--- DATA ---
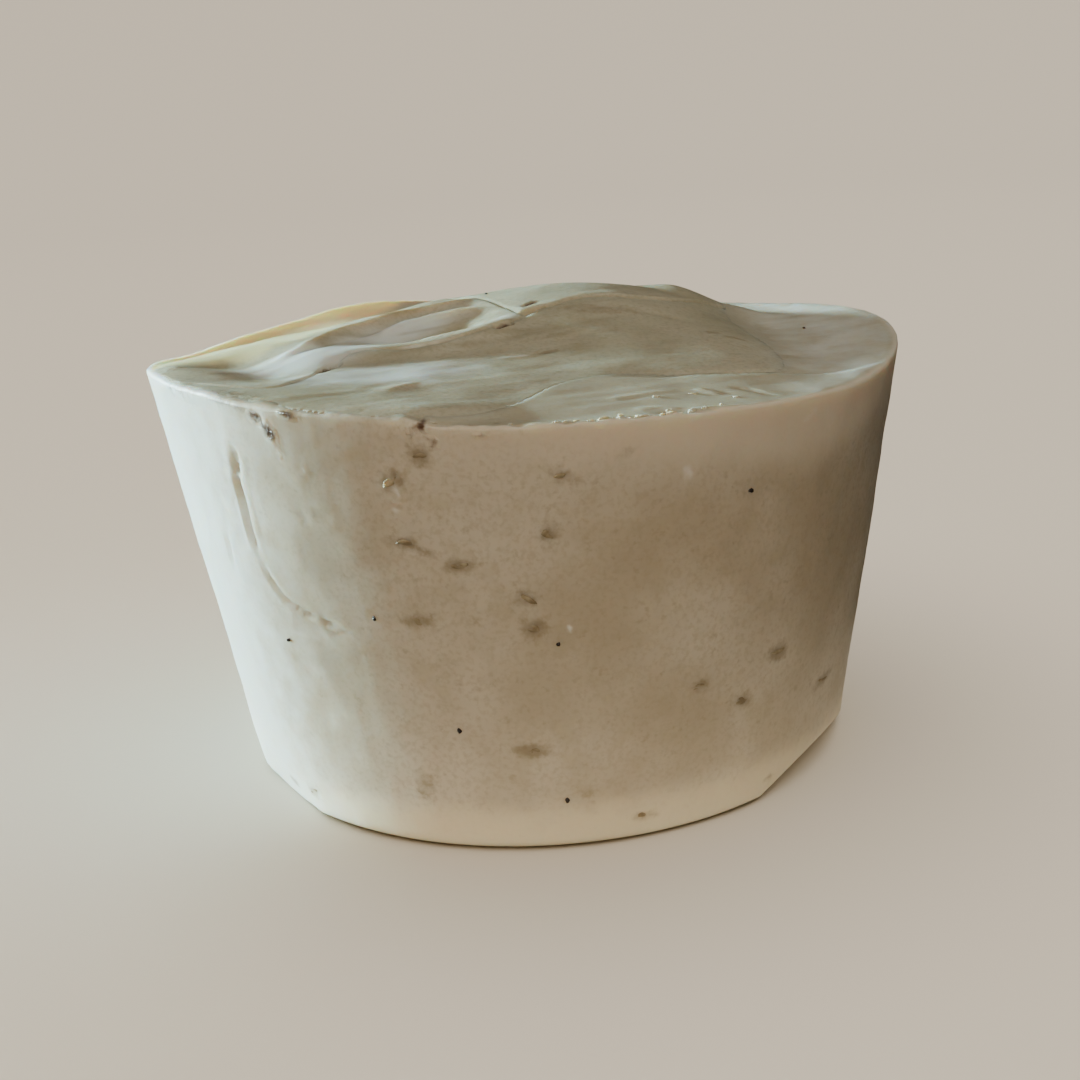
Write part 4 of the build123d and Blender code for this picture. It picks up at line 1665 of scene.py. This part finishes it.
@dataclass
class Studio:
    """A plain pale floor that sweeps up behind, soft lights and the camera.

    Attributes:
        stand: Where the camera stands, in millimetres.
        tilt: How far it looks down, in degrees.
        roll: How far it leans, in degrees.
        lens: Focal length on a 36 mm frame.
        on_object: A low window at the back left, a low lamp in front, and weak fills, for the object alone.
        on_room: The light for the cove and its floor alone.
    """

    stand: Triple = (0.20, -154.59, 65.30)
    tilt: float = 16.71
    roll: float = -3.87
    lens: float = 54.72
    on_object: tuple[Lamp, ...] = (
        Lamp("window", 157, 4, 1250, 300, 500.0, "#d8fcff"),
        Lamp("lamp", -98, 12, 1250, 600, 10.5, "#ffe8d2"),
        Lamp("side_fill", -20, 28, 1250, 700, 0.7, "#ffeedd"),
        Lamp("sky", 60, 62, 1250, 800, 3.2, "#fbf9f0"),
        Lamp("front_fill", -110, 45, 1250, 700, 3.0, "#fff2da"),
    )
    on_room: Lamp = Lamp("ceiling", -90, 90, 1700, 3400, 80.0, "#fff8ea")

    def build(self, pieces: Sequence[Piece]) -> None:
        """Makes the floor, the lights and the camera.

        Args:
            pieces: The object's pieces.
        """
        room = self.cove()
        self.world()
        for lamp in self.on_object:
            lamp.build(pieces)
        self.on_room.build(room)
        self.camera()

    @staticmethod
    def cove() -> list[Piece]:
        """Models the round cove: a floor that bends up into a wall all round, in metres.

        Returns:
            The cove and the middle of its floor, which alone throws light back on the object.
        """
        bpy.ops.mesh.primitive_cylinder_add(vertices=96, radius=1.8, depth=1.6, location=(0, 0, 0.8))
        cove = bpy.context.object
        cove.name = "studio_cove"
        select_only(cove)
        bpy.ops.object.transform_apply(location=True)
        bpy.ops.object.mode_set(mode="EDIT")
        pick_disc(cove, 1)
        bpy.ops.mesh.delete(type="ONLY_FACE")
        bpy.ops.mesh.select_mode(type="EDGE")
        pick_edges(cove, lambda a, b: max(a.z, b.z) < 1e-6)
        bpy.ops.mesh.bevel(offset=1.2, segments=36)
        bpy.ops.mesh.select_mode(type="FACE")
        pick_disc(cove, -1)
        bpy.ops.mesh.inset(thickness=0.555)
        bpy.ops.mesh.select_all(action="SELECT")
        bpy.ops.mesh.flip_normals()
        pick_disc(cove, 1)
        bpy.ops.mesh.separate(type="SELECTED")
        bpy.ops.object.mode_set(mode="OBJECT")
        floor = next(other for other in bpy.context.selected_objects if other is not cove)
        floor.name = "studio_floor"
        # plaster under matt emulsion paint: even in colour, with no gloss
        material = new_material("painted_plaster", {"Base Color": linear("#ddd4c7"), "Roughness": 0.9})[0]
        for part in (cove, floor):
            select_only(part)
            bpy.ops.object.shade_smooth()
            part.data.materials.append(material)
        cove.visible_diffuse = cove.visible_glossy = False
        return [cove, floor]

    @staticmethod
    def world() -> None:
        """Lights everything a little from all sides, in a warm white."""
        world = bpy.data.worlds.new("studio_room")
        world.use_nodes = True
        background = world.node_tree.nodes["Background"]
        background.inputs["Color"].default_value = linear("#e6d6bf")
        background.inputs["Strength"].default_value = 0.03
        bpy.context.scene.world = world

    def camera(self) -> None:
        """Stands the camera in front, a little above, with its lean."""
        tilt, roll = math.radians(self.tilt), math.radians(self.roll)
        forward = Vector((0, math.cos(tilt), -math.sin(tilt)))
        right = Vector((1, 0, 0))
        up = right.cross(forward)
        turned_right = math.cos(roll) * right + math.sin(roll) * up
        turned_up = -math.sin(roll) * right + math.cos(roll) * up
        data = bpy.data.cameras.new("camera")
        data.lens = self.lens
        data.sensor_width = 36.0
        data.clip_start, data.clip_end = 0.01, 20.0
        camera = bpy.data.objects.new("camera", data)
        turn = Matrix((turned_right, turned_up, -forward)).transposed()
        camera.matrix_world = Matrix.Translation(Vector(self.stand) * MM) @ turn.to_4x4()
        bpy.context.scene.collection.objects.link(camera)
        bpy.context.scene.camera = camera


# ---------------- putting it together


def dress(piece: Piece, material: bpy.types.Material, slot: str, *nodes: str) -> None:
    """Gives a piece its finish and its place in the frame.

    Args:
        piece: The finished piece.
        material: Its material.
        slot: The record's material slot; not used.
        nodes: The CAD nodes that it stands for.
    """
    piece.data.materials.clear()
    piece.data.materials.append(material)
    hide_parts(*nodes)
    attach(piece, BODY)
    triangles = sum(len(face.vertices) - 2 for face in piece.data.polygons)
    log.info("%s: %d triangles", piece.name, triangles)


def main() -> None:
    """Builds the puck and the studio."""
    logging.basicConfig(level=logging.INFO, format="%(message)s")
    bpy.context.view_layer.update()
    form = PuckForm(frame["nodes"])
    body = PouredBody(form).build()
    dress(body, POURED_SOAP.make(), "poured_soap", "poured_body")
    pieces = [body]
    spooned = SPOONED_SOAP.make()
    for lap in (
        CrownLap(form, "front_lap", under=(LEFT_SEAM, BACK_SEAM)),
        CrownLap(form, "left_lap", over=(LEFT_SEAM, SIDE_SEAM)),
        CrownLap(form, "back_lap", over=(BACK_SEAM,), under=(SIDE_SEAM,)),
    ):
        pieces.append(lap.build())
        dress(pieces[-1], spooned, "crown_soap", lap.node)
    skin = surface_tree(pieces)
    bran = Bits("bran_flakes", skin, (1.35, 0.6, 0.26), 0.82, 0.35)
    seeds = Bits("seed_specks", skin, (0.42, 0.32, 0.28), 0.45, 0.3)
    crumbs = Bits("rim_crumbs", skin, (0.62, 0.36, 0.24), 0.5, 0.5, RIM_CRUMBS)
    for bits, name, finish, slot in (
        (bran, "oat_bran", OAT_BRAN, "bran"),
        (seeds, "dark_seeds", SEED_HULL, "seed"),
        (crumbs, "soap_crumbs", SOAP_CRUMB, "crown_soap"),
    ):
        pieces.append(bits.build(name))
        dress(pieces[-1], finish.make(), slot, bits.node)
    Studio().build(pieces)


if __name__ == "__main__":
    main()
---
## TASK REQUIREMENTS
Select every line above that contains the word "scene", and copy it.

## OUTPUT BELOW
Write part 4 of the build123d and Blender code for this picture. It picks up at line 1665 of scene.py. This part finishes it.
        bpy.context.scene.world = world
        bpy.context.scene.collection.objects.link(camera)
        bpy.context.scene.camera = camera